Cheers, makes perfect sense. I had hoped to ponder that one little longer, oh well!  Thinking more for steeped, than drip/espresso, what if we brewed with all/mostly this size? I have never had Turkish coffee, but isn't the target size only around 100microns, wouldn't this imply a significant proportion of particle around 50microns?

I have a hunch (crackpot theory #374 in a never ending series) that large chunks may be more detrimental for steeped coffee, as long as you can separate the beverage from the fines. Just a hunch...


----------



## Kyle548 (Jan 24, 2013)

The Systemic Kid said:


> Better test would be to grind a few grams more than your normal dose and sieve. Make a brew using your normal dose from the sieved grinds. Compare the result to your normal grind dose.

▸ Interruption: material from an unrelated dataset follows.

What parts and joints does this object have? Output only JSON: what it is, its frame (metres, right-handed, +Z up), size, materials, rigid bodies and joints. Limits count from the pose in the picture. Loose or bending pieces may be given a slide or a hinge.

To get the same flow rate your sieved dose would have to be a few grams higher than your normal dose.

The same dose made from sieved grounds would probably just piss though; assuming the same grind level.

If you changed the grind level, the test would be irrelevant though.


----------



## Charliej (Feb 25, 2012)

So to sum up so far, in some cases fines are fine.


----------



## Kyle548 (Jan 24, 2013)

Fines are good for espresso, not so great for brew methods such as pour over and probably make no difference to French-press if you don't agitate too much.

I don't see what all the hate for fines is about really....


----------



## The Systemic Kid (Nov 23, 2012)

Kyle548 said:


> I don't see what all the hate for fines is about really....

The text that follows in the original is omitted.